I’m definitely not afraid of using the “I”. My music is very personal and emotional. On stage, I love the contrast of being a larger-than-life Rock ‘n Roll character but having the music be uniquely modern, sentimental, and personal in that way. That contrast is something that I find so thrilling. 

I think Rock ‘n Roll is sentimental. I don’t know if everyone would agree with that, because it’s a kind of paradox since there’s a toughness to Rock ‘n Roll as well, but there’s definitely emotion.

That’s so cool, though. Think of Freddie Mercury singing “Somebody To Love”, which is so sentimental, then singing, “Fat Bottomed Girls” with all that macho shtick. Having that complexity is what makes for a great film or even food, having complexity and dynamics. I think that’s something we have in Rock ‘n Roll that other genres don’t have.

I can tell that some of your songs represent a lot of hard work behind the recording since you all create all the music yourselves. They come off as very polished, but that has to be built on many hours of toil.

You can spend a whole day just working on a little snare sound that’s on one second of a song. I’m just sitting with headphones. So much of it is the stuff that no one sees!

The video for “Dream Machine”, of course, had to have cars, and the idea of machine and journey. It makes a great intro to the album. I did feel like the song was about glimpsing or seeing past versions of oneself, or other points in time. You mention “younger me” in the song, but it addresses another person, too. I like the ambiguity of that.

It’s very much a time-traveling record and the song introduces the whole thing. Here’s the inner journey, the inner monolog of 15 years of really trying to make it. I’m not a TikTok star, it’s just about me doing two hours of the sweatiest, most spiritual Rock ‘n Roll that you can experience in 2024. The song is about going for it.

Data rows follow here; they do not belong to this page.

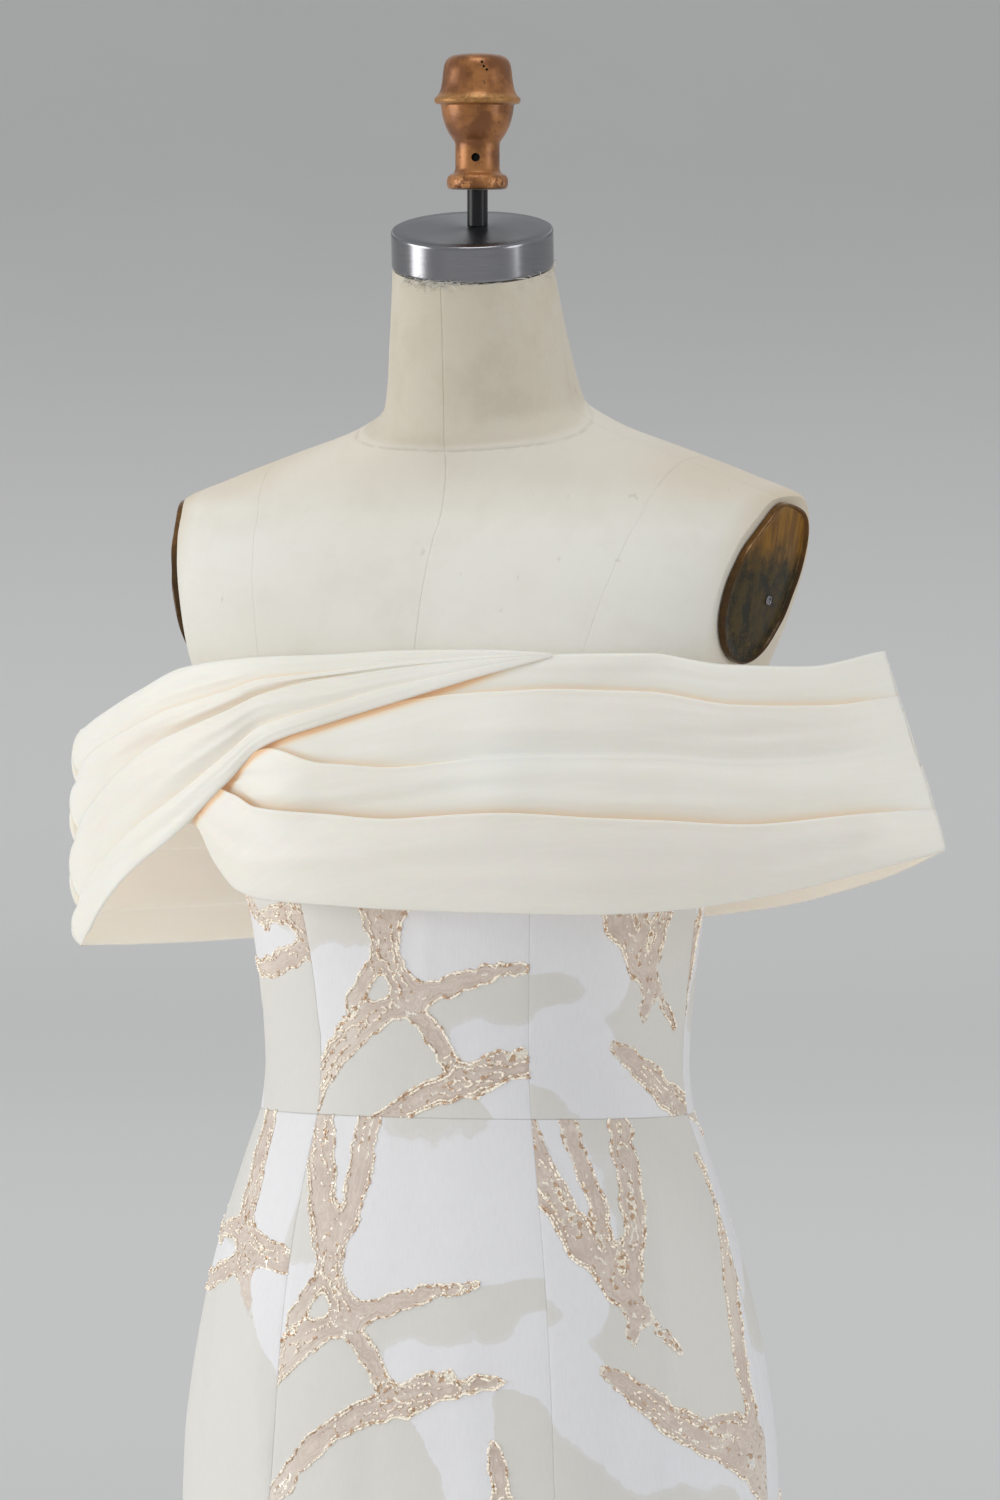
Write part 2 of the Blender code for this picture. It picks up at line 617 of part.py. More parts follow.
def panel_heights():
    """Where the rows of points run in the skirt panels and in the bodice panels."""
    skirt = [row.height for row in SKIRT]
    skirt[-1] = WAIST - 0.5 * SEAM_GAP
    bodice = spread(WAIST + 0.5 * SEAM_GAP, BODICE_TOP_HIGHEST, BODICE_ROWS)
    return skirt, bodice


def make_panels(brocade):
    """Five bodice panels and five skirt panels, cut at the princess, side and centre back seams."""
    skirt, bodice = panel_heights()
    cuts = [
        ("front", lambda z: -princess_seam(z), princess_seam, FRONT_COLUMNS),
        ("side_front_right", lambda z: -SIDE_SEAM, lambda z: -princess_seam(z), SIDE_COLUMNS),
        ("side_front_left", princess_seam, lambda z: SIDE_SEAM, SIDE_COLUMNS),
        ("back_right", lambda z: -CENTRE_BACK, lambda z: -SIDE_SEAM, REAR_COLUMNS),
        ("back_left", lambda z: SIDE_SEAM, lambda z: CENTRE_BACK, REAR_COLUMNS),
    ]
    for name, start, end, columns in cuts:
        panel(f"bodice_{name}", start, end, bodice, bodice_top, columns, brocade)
        panel(f"skirt_{name}", start, end, skirt, lambda angle: skirt[-1], columns, brocade)


def rest_on_bodice(x, depth, height):
    """Moves a point of the drape outwards where the bodice is in its way."""
    angle = math.atan2(x, depth)
    radius = math.hypot(x, depth)
    needed = dress_radius(angle, height) + SEAM_GAP
    rested = 0.5 * (radius + needed + math.hypot(radius - needed, REST_ROUNDING))
    return x * rested / radius, depth * rested / radius


def drape_point(across, height, face, offset):
    """A point of the drape: face is 1 in front and -1 behind, and offset is measured outwards."""
    side = "left" if across > 0 else "right"
    reach = along(LOOP, "height", side, height)
    deepest = along(LOOP, "height", "front" if face > 0 else "back", height)
    x = across * reach
    depth = face * (0.5 * SEAM_GAP + deepest * (1 - abs(across) ** LOOP_POWER))
    x, depth = rest_on_bodice(x, depth, height)
    turn = 0.5 * math.pi * abs(across) ** TURN_POWER
    x += math.copysign(math.sin(turn), across) * offset
    depth += face * math.cos(turn) * offset
    return Vector((x, -depth, height))


def tuck_rows(rows, across, layer_rows):
    """The places down the drape where points are taken, each with how far the cloth stands out there.

    A tuck's folded edge points up: the cloth steps outwards there and then falls back to the next tuck.
    """
    top, bottom = (along(rows, "across", column, across) for column in ("top", "bottom"))
    lip = LIP / (top - bottom)
    tucks = [
        (along(rows, "across", place, across), along(rows, "across", rise, across))
        for place, rise in TUCK_COLUMNS
    ]
    found = []
    start, rise = 0.0, 0.0
    for place, next_rise in [*tucks, (1.0 + lip, 0.0)]:
        end = place - lip
        for share in spread(0.0, 1.0, layer_rows):
            found.append((top - (top - bottom) * (start + (end - start) * share), rise * (1 - share)))
        start, rise = place + lip, next_rise
    return found


def drape(name, rows, first, last, columns, face, finish, lift=None):
    """A piece of the drape as a wall, from across = first to across = last."""
    outer_columns, inner_columns = [], []
    for across in spread(first, last, columns):
        stand_off = along(rows, "across", lift, across) if lift else 0.0
        outer, inner = [], []
        for height, rise in tuck_rows(rows, across, DRAPE_LAYER_ROWS):
            inner.append(drape_point(across, height, face, stand_off + rise))
            outer.append(drape_point(across, height, face, stand_off + rise + WALL))
        outer_columns.append(outer)
        inner_columns.append(inner)
    return wall(name, outer_columns, inner_columns, finish)


def make_drape(ivory):
    """The wrap, the front band under it, and the two halves of the back band."""
    closing = 0.5 * SEAM_GAP / LOOP[0].right
    drape("drape_wrap", WRAP, WRAP[0].across, WRAP[-1].across, WRAP_COLUMNS, 1, ivory, "lift")
    drape("drape_band", BAND, BAND[0].across, BAND[-1].across, BAND_COLUMNS, 1, ivory)
    drape("drape_back_right", BACK, BACK[0].across, -closing, BACK_COLUMNS, -1, ivory)
    drape("drape_back_left", BACK, closing, BACK[-1].across, BACK_COLUMNS, -1, ivory)


# The zip

def zip_tape_heights():
    """The heights of the tape's rows, the same as those of the panels it is sewn to."""
    skirt, bodice = panel_heights()
    low, high = bodice[0], bodice[-1]
    squeeze = (bodice_top(CENTRE_BACK) - low) / (high - low)
    sewn = [height for height in skirt if height >= ZIP_LOW]
    sewn += [low + (height - low) * squeeze for height in bodice]
    return [*sewn, ZIP_HIGH]


def zip_tape_row(height, inset):
    """Three points across the tape: along the flats of the two back panels, and inside them."""
    step = (CENTRE_BACK - SIDE_SEAM) / REAR_COLUMNS
    middle = polar(CENTRE_BACK, dress_radius(CENTRE_BACK, height), height)
    beside = polar(CENTRE_BACK - step, dress_radius(CENTRE_BACK - step, height), height)
    edge = middle + (beside - middle).normalized() * ZIP_TAPE_HALF_WIDTH
    inwards = Vector((0, -inset, 0))
    return [
        Vector((-edge.x, edge.y, height)) + inwards,
        middle + inwards,
        edge + inwards,
    ]


def make_zip(ivory, metal):
    """The concealed zip's tape inside the centre back, its slider at the top and the slider's tab."""
    inside = WALL + SEAM_GAP
    heights = zip_tape_heights()
    outer = [zip_tape_row(height, inside) for height in heights]
    inner = [zip_tape_row(height, inside + ZIP_TAPE_THICKNESS) for height in heights]
    wall("zip_tape", outer, inner, ivory)

    _, hinge_y, hinge_z = TAB_HINGE
    low = ZIP_HIGH + SEAM_GAP
    half_width = 0.5 * SLIDER_WIDTH
    ear_y = hinge_y + 0.5 * TAB_THICKNESS + 0.0006
    body = prism(
        "zip_slider",
        [
            (SLIDER_INSIDE, low),
            (SLIDER_OUTSIDE, low),
            (SLIDER_OUTSIDE, low + SLIDER_HEIGHT),
            (SLIDER_INSIDE, low + SLIDER_HEIGHT),
        ],
        -half_width,
        half_width,
        metal,
    )
    for side in (-1, 1):
        ear_inside = side * (half_width - EAR_THICKNESS)
        ear = prism(
            f"zip_ear_{side}",
            [
                (SLIDER_OUTSIDE - 0.001, hinge_z - 0.5 * EAR_LENGTH),
                (ear_y, hinge_z - 0.5 * EAR_LENGTH),
                (ear_y, hinge_z + 0.5 * EAR_LENGTH),
                (SLIDER_OUTSIDE - 0.001, hinge_z + 0.5 * EAR_LENGTH),
            ],
            min(ear_inside, side * half_width),
            max(ear_inside, side * half_width),
            metal,
        )
        ear.hide_render = True
        ear.display_type = "WIRE"
        add_boolean(body, ear, "UNION")

    half = 0.5 * TAB_THICKNESS
    top = [
        (half * math.cos(a), half * math.sin(a)) for a in spread(0.0, math.pi, 6)
    ]
    outline = top + [(-half, -TAB_LENGTH), (half, -TAB_LENGTH)]
    tab = prism("zip_tab", outline, -0.5 * TAB_WIDTH, 0.5 * TAB_WIDTH, metal)
    tab.location = TAB_HINGE


def main():
    clear_scene()
    brocade = material("brocade", (0.80, 0.80, 0.79), 0.55)
    ivory = material("ivory_satin", (0.86, 0.82, 0.73), 0.45)
    linen = material("linen", (0.70, 0.68, 0.60), 0.85)
    steel = material("brushed_steel", (0.62, 0.62, 0.64), 0.28, 1.0)
    black = material("black_rod", (0.02, 0.02, 0.022), 0.35)
    copper = material("copper_finial", (0.36, 0.17, 0.08), 0.40, 0.7)
    bronze = material("bronze_plate", (0.16, 0.11, 0.04), 0.30, 0.9)
    iron = material("black_iron", (0.03, 0.03, 0.03), 0.55)
    zip_metal = material("zip_metal", (0.80, 0.78, 0.72), 0.35, 0.6)
    make_torso(linen, bronze)
    make_neck_fittings(steel, black, copper)
    make_stand(iron, steel)
    make_panels(brocade)
    make_drape(ivory)
    make_zip(ivory, zip_metal)


main()
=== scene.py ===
"""Looks of the off-shoulder dress, its dress form and its stand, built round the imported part.

Lengths are metres and +Z is up. The dress faces -Y, so the wearer's left is at +X. Angles round the form
start at the centre front and grow towards the wearer's left.
"""

import math
from collections import namedtuple

import bmesh
import bpy
import numpy as np
from bpy.props import FloatProperty, FloatVectorProperty, IntProperty, PointerProperty
from bpy.types import NodeSocket, Operator, Panel, PropertyGroup
from mathutils import Matrix, Vector


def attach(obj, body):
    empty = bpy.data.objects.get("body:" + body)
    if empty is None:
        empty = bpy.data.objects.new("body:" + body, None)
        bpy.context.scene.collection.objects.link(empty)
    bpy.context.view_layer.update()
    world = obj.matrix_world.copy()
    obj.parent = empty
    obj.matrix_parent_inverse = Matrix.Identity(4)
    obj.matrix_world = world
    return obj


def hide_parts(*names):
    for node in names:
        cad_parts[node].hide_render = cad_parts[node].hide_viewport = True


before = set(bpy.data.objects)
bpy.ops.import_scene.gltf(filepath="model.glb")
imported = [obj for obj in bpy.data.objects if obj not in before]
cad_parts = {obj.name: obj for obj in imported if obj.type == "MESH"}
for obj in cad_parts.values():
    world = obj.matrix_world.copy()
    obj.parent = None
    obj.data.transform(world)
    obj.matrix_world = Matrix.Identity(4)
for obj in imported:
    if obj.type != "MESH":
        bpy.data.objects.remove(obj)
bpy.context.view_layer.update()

bl_info = {
    "name": "Off-shoulder dress on its form",
    "version": (1, 0, 0),
    "blender": (4, 5, 0),
    "location": "3D View > Sidebar > Dress",
    "description": "Builds the dress's cloth, the dress form's surfaces and a small studio",
    "category": "Object",
}

DRESS = "dress_on_form"
TAB = "zip_tab"

WALL = 0.002
SEAM_GAP = 0.0003
WAIST = 1.040
HEM = 0.012
SKIRT_POWER = 2.2
SIDE_SEAM = math.radians(92)
CENTRE_BACK = math.pi


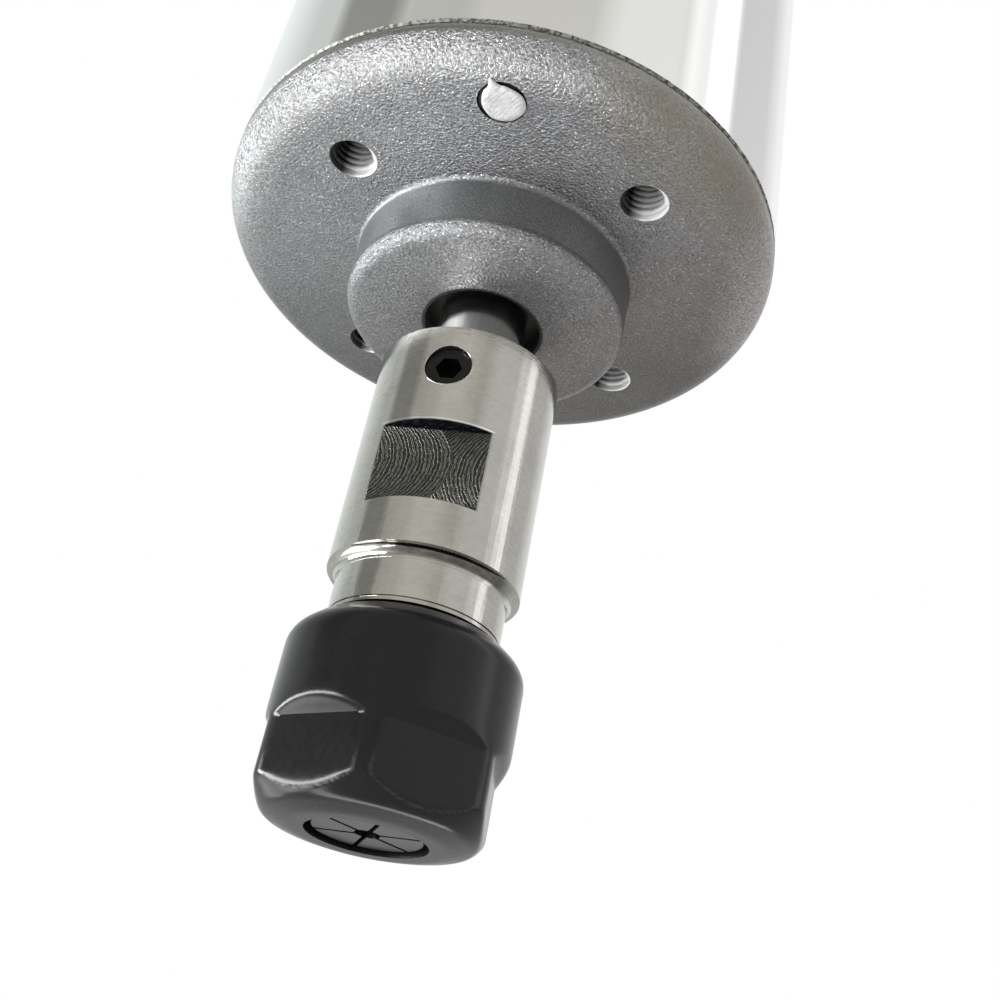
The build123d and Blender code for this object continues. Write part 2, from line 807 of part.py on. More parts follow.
box_start = commutator_diameter / 2 + box_commutator_gap
box_inner_width = brush_width + 2 * brush_side_clearance
box_inner_height = brush_height + 2 * brush_side_clearance
box_floor = brush_level - box_inner_height / 2 - box_wall

with BuildPart() as brush_box_right:
    with BuildSketch(Plane.XY.offset(box_floor)):
        with Locations(((box_start + box_outer_reach) / 2, 0)):
            Rectangle(box_outer_reach - box_start, box_inner_width + 2 * box_wall)
    extrude(amount=plate_front - box_floor)
    with BuildSketch(Plane.XY.offset(plate_front - box_flange_thickness)):
        with Locations(((box_start + box_outer_reach) / 2 + 1, 0)):
            Rectangle(box_outer_reach - box_start - 2, box_flange_width)
        Circle(bore_radius - plate_clearance, mode=Mode.INTERSECT)
    extrude(amount=box_flange_thickness)
    # Brush way, open towards the commutator
    with BuildSketch(facing(0, box_start, brush_level)):
        Rectangle(box_inner_width, box_inner_height)
    extrude(amount=box_outer_reach - box_wall - box_start, mode=Mode.SUBTRACT)
    # Slot for the brush's flexible lead
    with BuildSketch(Plane.XY.offset(box_floor)):
        with Locations((box_start + 2 + pigtail_slot_length / 2, 0)):
            SlotOverall(pigtail_slot_length, pigtail_slot_width)
    extrude(amount=box_wall, mode=Mode.SUBTRACT)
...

Speaking of “spiritual” and “sweaty”, a crazy song is “I Am The Lightning”. Is that a big one on tour?

Oh, yes, everyone goes crazy on that one.

That is such an American song with the imagery of the South or the Old West in it, even. The vocal tone is almost like a Preacher man, too. There’s rust and there’s dirt. It’s American Gothic, but that’s early Rock ‘n Roll for you. Is this about inspiration, a force or energy that’s out there?

“I Am The Lightning” is a really a self-empowerment anthem. It’s about perseverance while navigating all the ups and downs of life. It uses the metaphor of the roadtrip, and the highway as the journey and painting that in an exciting way.

And there’s a lot of screaming.

Of course! Like any good Rock ‘n Roll record!